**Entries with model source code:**
★ ★ ★ ★ ★

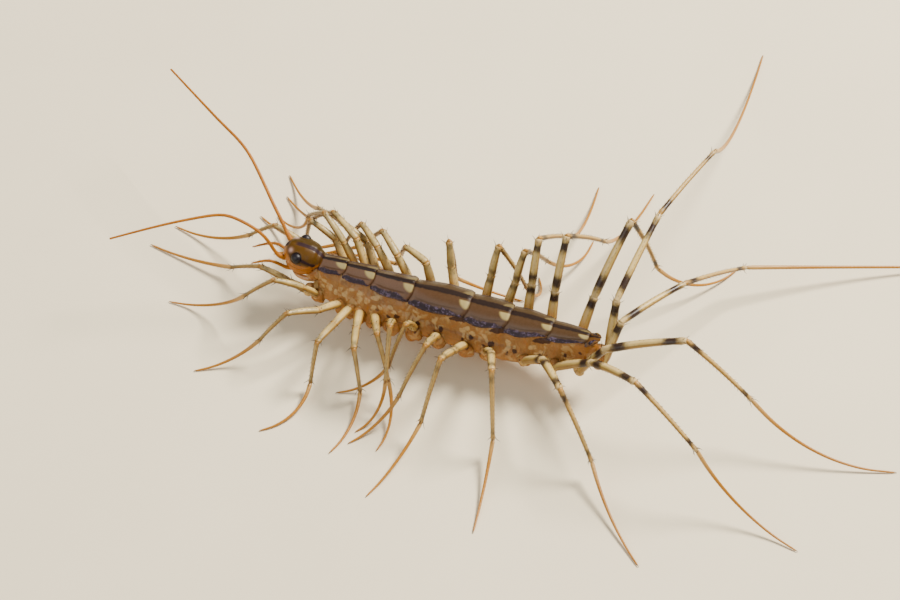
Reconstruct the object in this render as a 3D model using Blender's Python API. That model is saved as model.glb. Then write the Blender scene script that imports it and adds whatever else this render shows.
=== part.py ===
"""House centipede, life size, as a still museum model.

Metres, +Z up, the floor at z = 0. The head points toward -X and the animal's
left side toward -Y. Sizes below are in millimetres and are scaled when a mesh
is made. Each leg is one tube from its coxa to its toe, bent at the joints.
"""
import math
from dataclasses import dataclass

import bmesh
import bpy
from mathutils import Vector

MM = 0.001
GAP = 0.3

# Trunk: where each back plate ends, measured from the front of the head
PLATE_ENDS = (5.74, 8.47, 12.17, 17.49, 21.26, 25.15, 28.55, 29.9)
TRUNK_FRONT = 4.05
RIDGE_HEIGHT = 6.8
RIDGE_STEP = 0.2
PLATE_HALF_ANGLE = math.radians(60)
ROOF_DROP = 0.84
ROOF_POWER = 1.25
ROOF_FADES = (10.0, 16.0)
PLATE_LIP = 0.16
PLATE_SHELF = 0.2
PLATE_NARROWING = 0.97
REAR_ROUNDING = 0.5
FRONT_ROUNDING = 0.15
NOTCH_DEPTH = 0.22
NOTCH_WIDTH = 0.22
ARCH_STEPS = 12

# Head
HEAD_CENTRE = (1.87, 0.0, 6.35)
HEAD_SIZE = (1.87, 1.5, 1.25)
EYE_CENTRE = (1.6, 1.13, 6.95)
EYE_RADIUS = 0.45
EYE_GAP = 0.25
JAWS_CENTRE = (1.7, 0.0, 5.35)
JAWS_SIZE = (1.35, 1.05, 0.75)
LIP_CENTRE = (0.45, 0.0, 5.7)
LIP_SIZE = (0.6, 0.75, 0.6)
FANG_PATH = ((2.9, 0.55, 3.95), (2.1, 0.72, 3.9), (1.3, 0.62, 3.9), (0.75, 0.3, 3.95))
FANG_RADII = (0.27, 0.27, 0.22, 0.1)

# Legs, and how far the inner and outer ends of some left coxae lie ahead of or behind the right ones
LEG_ROOT_X = (4.45, 5.15, 6.2, 7.1, 8.0, 9.4, 11.1, 13.2, 15.4, 18.1, 20.1, 22.2, 24.5, 27.3, 30.35)
LEG_ROOT_HEIGHT = 3.6
LEG_ROOT_OUT = 0.6
COXA_RADIUS = 0.36
COXA_REACH = (1.3, 0.5)
LEFT_SWING = {1: (0.05, -1.45), 2: (-0.6, -1.3), 12: (1.3, 1.3), 13: (1.7, 1.7), 14: (0.55, 1.2)}
LAST_COXA = ((-1.3, 0.35, 4.7), (0.0, 0.6, 4.3))
LEG_LENGTHS_FIRST = (2.7, 2.8, 3.7, 7.0)
LEG_LENGTHS_14 = (4.1, 6.8, 8.4, 14.6)
LEG_LENGTHS_LAST = (4.9, 7.5, 9.0, 27.0)
LEG_LENGTH_GROWTH = (1.0, 5.0, 1.3, 3.5)
LEG_START = 0.75
THIGH_DEPTH = (0.38, 0.48)
THIGH_WIDTH = (0.28, 0.43)
THIN_THIGH = (0.36, 0.3)
KNEE_SIZE = (0.28, 0.31)
KNEE_BEND_RADIUS = 0.3
SHANK_RADIUS = 0.26
LEG_SIDES = 6
TOE_RADIUS = 0.15
LAST_LEG = 15


@dataclass(frozen=True)
class Swell:
    """A size behind the head, at mid body and at the tail, and the two stretches where it changes."""
    front: float
    middle: float
    rear: float
    grows: tuple
    shrinks: tuple

    def at(self, x):
        """Return the size at x."""
        grown = smooth((x - self.grows[0]) / (self.grows[1] - self.grows[0]))
        shrunk = smooth((x - self.shrinks[0]) / (self.shrinks[1] - self.shrinks[0]))
        return blend(self.front, self.middle, grown) - (self.middle - self.rear) * shrunk


BACK_HALF_WIDTH = Swell(1.05, 1.75, 0.75, (3.5, 16.5), (20.0, 31.0))
FLANK_HALF_WIDTH = Swell(1.2, 1.75, 0.75, (3.5, 11.5), (20.0, 31.0))
TRUNK_DEPTH = Swell(3.9, 4.9, 2.7, (3.5, 8.5), (21.0, 31.0))


@dataclass(frozen=True)
class Pose:
    """How one leg is held, in degrees.

    A yaw is 0 straight out from the body and grows toward the tail. The
    prefemur climbs by lift and the femur by knee_lift, the tibia drops by
    fall, and the tarsus turns from foot_yaw to toe_yaw as it reaches the
    floor. Thigh and reach stretch the prefemur and femur, and the tarsus.
    """
    yaw: float
    lift: float
    femur_yaw: float
    knee_lift: float
    shin_yaw: float
    fall: float
    foot_yaw: float
    toe_yaw: float
    thigh: float
    reach: float


LEFT_POSES = (
    Pose(-115, -19, -93, 13, -98, 33, -90, -99, 1.04, 1.17),
    Pose(-34, 54, -64, 28, -78, 46, -96, -85, 1.0, 1.25),
    Pose(-26, 26, -48, 17, -58, 52, -50, -59, 1.09, 0.92),
    Pose(-8, 15, -8, 14, -5, 70, 10, -54, 1.06, 0.93),
    Pose(15, 19, 18, 17, 43, 73, 17, -21, 1.03, 0.93),
    Pose(25, 36, 25, 37, 52, 68, 38, -13, 1.0, 0.89),
    Pose(20, 49, 20, 48, 11, 63, 5, -39, 1.03, 0.73),
    Pose(12, 58, 9, 51, -57, 74, -56, -65, 0.96, 0.71),
    Pose(11, 46, 8, 42, -38, 63, -29, -39, 1.01, 0.71),
    Pose(-2, 40, -3, 38, -13, 62, -11, -20, 1.0, 0.89),
    Pose(29, 48, 21, 32, 24, 67, 11, 8, 1.01, 0.87),
    Pose(58, 48, 39, 18, 61, 54, 35, 50, 1.05, 0.93),
    Pose(79, 41, 57, 31, 72, 31, 77, 76, 1.29, 0.99),
    Pose(94, 61, 99, 24, 90, 42, 75, 110, 1.14, 0.99),
    Pose(151, 66, 151, -5, 153, 29, 124, 112, 0.99, 0.91),
)
RIGHT_POSES = (
    Pose(-84, 19, -84, 18, -88, 46, -91, -79, 1.25, 1.18),
    Pose(-51, 43, -79, 20, -57, 78, -62, -62, 1.0, 1.0),
    Pose(-68, 57, -61, 30, -56, 49, -62, -59, 1.1, 0.99),
    Pose(-56, 60, -59, 8, -60, 51, -42, -53, 1.19, 1.02),
    Pose(-42, 29, -79, 20, -52, 30, -47, -41, 1.02, 1.17),
    Pose(-59, 46, -51, 4, -67, 65, -107, -116, 1.0, 0.89),
    Pose(-67, 56, -51, 13, -61, 60, -99, -120, 0.92, 0.85),
    Pose(-55, 68, -66, -2, -40, 66, -81, -104, 0.86, 0.84),
    Pose(-40, 64, -36, 76, 19, 81, 59, 86, 0.87, 0.8),
    Pose(14, 71, 19, 73, 70, 67, 37, -35, 0.94, 0.68),
    Pose(24, 68, 27, 73, 11, 55, 39, -3, 0.91, 0.86),
    Pose(-1, 73, -2, 68, 12, 45, -4, -7, 1.01, 1.16),
    Pose(-6, 69, 2, 63, 21, 47, 2, 5, 0.99, 1.05),
    Pose(15, 61, 17, 47, 49, 71, 66, 22, 1.12, 0.7),
    Pose(0, 71, 6, 17, 14, 1, -6, -6, 1.18, 0.97),
)

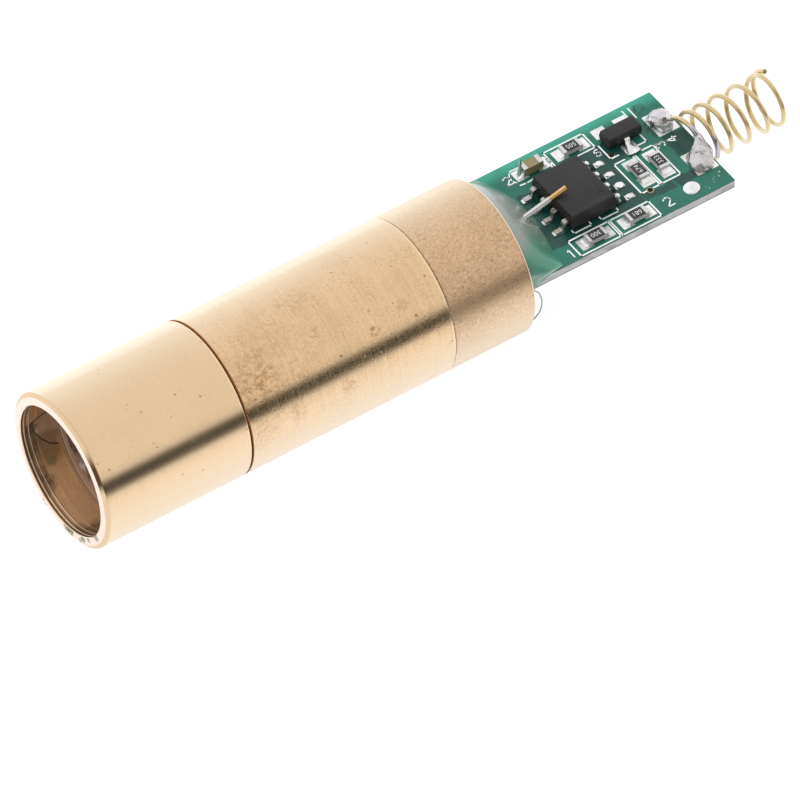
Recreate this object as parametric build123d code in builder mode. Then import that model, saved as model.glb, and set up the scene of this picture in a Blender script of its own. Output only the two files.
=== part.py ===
from build123d import *
import math
import os

# A laser diode module: a turned brass barrel with the optics, a driver board and a battery spring.
# The barrel's axis is X and the light leaves towards -X, through the face at x = 0.
# +Z is the side of the board that carries the components. Lengths are in millimetres.

# Barrel sections
barrel_radius = 6.0
front_length = 12.2
middle_length = 17.2
rear_length = 6.8
rim_chamfer_depth = 0.2
rim_chamfer_width = 0.4
rear_rim_round = 0.15
front_seam_chamfer = 0.12
rear_seam_chamfer = 0.06
spigot_depth = 1.4
front_spigot_length = 4.0
rear_spigot_length = 2.8
fit_gap = 0.05

# Front bore and line lens
front_wall = 0.95
bore_recess = 3.3
light_step = 1.65
lens_pocket_step = 0.25
line_lens_holder_wall = 0.4
line_lens_thickness = 1.2
line_lens_lip = 0.3
line_rod_radius = 1.4
line_rod_share = 1.4

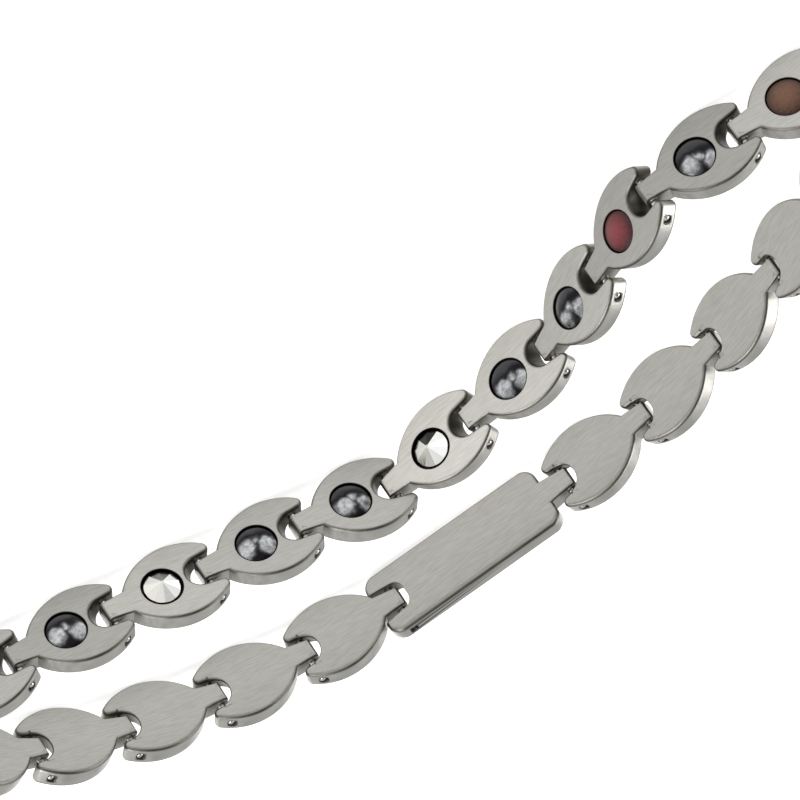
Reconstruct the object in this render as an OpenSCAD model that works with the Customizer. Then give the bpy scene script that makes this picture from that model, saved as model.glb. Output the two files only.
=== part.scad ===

★ ★ ★ ★ ★

**TASK PROMPT:**
Filter the entries down to the lines with the word "Reconstruct" in them.

**RIGHT ANSWER:**
Reconstruct the object in this render as a 3D model using Blender's Python API. That model is saved as model.glb. Then write the Blender scene script that imports it and adds whatever else this render shows.
Reconstruct the object in this render as an OpenSCAD model that works with the Customizer. Then give the bpy scene script that makes this picture from that model, saved as model.glb. Output the two files only.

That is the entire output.